Stated problem:
Only lines with the word "model" are needed; collect each of them from the listing below.

— Start Supplied data —

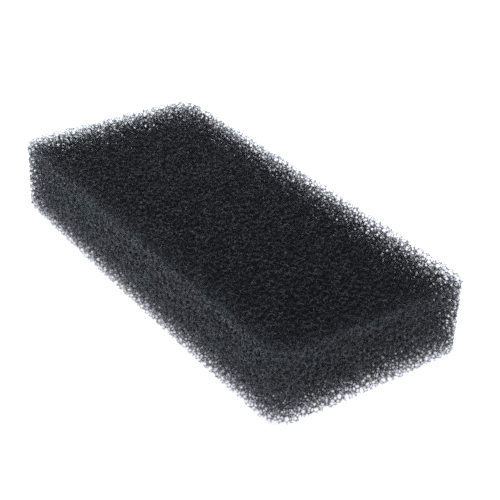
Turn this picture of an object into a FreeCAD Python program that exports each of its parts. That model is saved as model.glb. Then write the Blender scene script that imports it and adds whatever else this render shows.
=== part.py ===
"""Foam air filter element: one die-cut block of open-cell polyurethane foam.

Millimetres, +Z up. The origin is the centre of the lower face, which rests on the
ribs of the air box. +X runs along the block's length and +Y across its width.
"""

import FreeCAD, Part
import os

# Driving dimensions
LENGTH = 102.0         # along X
WIDTH = 47.5           # along Y
THICKNESS = 16.0       # along Z, a 5/8 in slab of foam
CORNER_RADIUS = 4.8    # the four upright corners, cut by the die
RIM_RADIUS = 0.6       # the soft edge that the knife leaves round both flat faces

NODE = "foam_element"
OUTPUT_FOLDER = "parts"


def block():
    """The plain block, centred on the origin in X and Y and standing on Z = 0."""
    corner = FreeCAD.Vector(-LENGTH / 2, -WIDTH / 2, 0)
    return Part.makeBox(LENGTH, WIDTH, THICKNESS, corner)


def is_upright(edge):
    """True for a straight edge that runs from the lower face to the upper one."""
    return abs(edge.BoundBox.ZLength - THICKNESS) < 1e-6


def is_level(edge):
    """True for an edge that lies in the lower or the upper face."""
    return edge.BoundBox.ZLength < 1e-6


def foam_element():
    """The block with its four corners rounded, then the rim of both flat faces."""
    body = block()
    corners = [edge for edge in body.Edges if is_upright(edge)]
    body = body.makeFillet(CORNER_RADIUS, corners)
    rims = [edge for edge in body.Edges if is_level(edge)]
    return body.makeFillet(RIM_RADIUS, rims)


def export(name, shape):
    """Write one sub-part and print its volume in cubic centimetres."""
    shape.exportStep(os.path.join(OUTPUT_FOLDER, name + ".step"))
    print(f"{name}: valid {shape.isValid()}, {len(shape.Solids)} solid, "
          f"{shape.Volume / 1000:.1f} cm3")


def main():
    os.makedirs(OUTPUT_FOLDER, exist_ok=True)
    export(NODE, foam_element())


main()
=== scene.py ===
"""Looks of the foam air filter element: a block of open-cell polyurethane foam.

The foam is made as the real one is. Cells fill space like packed bubbles, and the
skeleton is what is left when the films between them are taken away: a strut along
every edge where three cells meet, and a node where four struts join. Each strut has
a three-cornered section, with one corner towards each film, and swells into its
nodes. The block is then cut out of that skeleton as a knife does it.
"""

import itertools
import math

import bpy
import numpy as np
from mathutils import Matrix, Vector
from mathutils.kdtree import KDTree


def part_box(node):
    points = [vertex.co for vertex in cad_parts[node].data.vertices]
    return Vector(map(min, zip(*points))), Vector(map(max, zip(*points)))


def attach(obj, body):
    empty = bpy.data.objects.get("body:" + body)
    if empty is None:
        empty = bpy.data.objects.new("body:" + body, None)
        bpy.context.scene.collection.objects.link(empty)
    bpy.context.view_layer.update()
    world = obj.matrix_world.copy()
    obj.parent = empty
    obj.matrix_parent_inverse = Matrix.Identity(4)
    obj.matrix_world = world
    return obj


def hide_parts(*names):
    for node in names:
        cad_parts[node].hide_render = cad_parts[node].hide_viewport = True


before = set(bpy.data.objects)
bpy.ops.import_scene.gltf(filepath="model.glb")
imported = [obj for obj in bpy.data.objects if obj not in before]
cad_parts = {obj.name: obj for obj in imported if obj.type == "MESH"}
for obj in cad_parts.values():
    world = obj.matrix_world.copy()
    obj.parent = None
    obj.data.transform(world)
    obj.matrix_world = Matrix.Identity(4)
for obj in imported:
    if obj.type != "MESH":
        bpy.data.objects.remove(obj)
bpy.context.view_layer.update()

MM = 0.001

# The block
CORNER_RADIUS = 4.8 * MM       # upright corners
RIM_RADIUS = 0.6 * MM          # soft edge round the two flat faces
BOW = 0.5 * MM                 # how far the sides' middles stand out past the corners
RAGGED = 0.23 * MM             # how far the knife leaves a cut strut short, at most
RIM_HIGHLIGHT_WIDTH = 2.0 * MM              # how far in from the two rims the struts are painted paler, a painted highlight

# The foam
CELL = 1.27 * MM               # cube root of a cell's volume
SHAKE = 0.38                   # scatter of the lattice that the cells start from, in cells
TURN = (0.35, 0.61, 0.23)      # how that lattice is turned about X, Y and Z, in radians
MARGIN = 3 * CELL              # how far past the block the lattice goes
EVEN_ROUNDS = 6                # rounds in which the cells push each other apart
EVEN_REACH = 1.25 * CELL       # two cells push when they are closer than this
EVEN_STRENGTH = 0.22           # share of the overlap that a push takes back
EVEN_NEAR = 16                 # how many of its neighbours push a cell
EVEN_AGAIN = 3                 # rounds after which those neighbours are found again
NEAREST = 26                   # how many of its neighbours a cell is tested against
TOUCHING = 1.85 * CELL         # two cells further apart than this never touch
LARGEST_GAP = 1.05 * CELL      # the meeting points lie this near to their cells' centres
CHUNK = 150000                 # sets of cells handled at once
STRUT = 0.051 * MM             # from a strut's axis to its corners, halfway along
NODE = 0.102 * MM              # from a node's centre to its corners
NODE_SHARE = 0.75              # a node is no larger than this share of its shortest strut
DETAIL_DEPTH = 1.0 * MM        # struts this near the surface get their thin waist
RELAX_ROUNDS = 4               # rounds in which the struts pull their nodes
SHORTEST = 0.26 * MM           # two nodes nearer than this are pushed apart
PUSH_APART = 0.3               # share of the shortfall that each of the two moves
SHORTEST_CUT = 0.8 * NODE      # a cut strut shorter than this is left out
STEEPEST_CUT = 0.4             # keeps a slanting cut from drawing its end out to a spike
CUT_STEPS = 12                 # halvings that find where the knife meets a strut
SEED = 11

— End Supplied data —

Solution to this exercise:
Turn this picture of an object into a FreeCAD Python program that exports each of its parts. That model is saved as model.glb. Then write the Blender scene script that imports it and adds whatever else this render shows.
bpy.ops.import_scene.gltf(filepath="model.glb")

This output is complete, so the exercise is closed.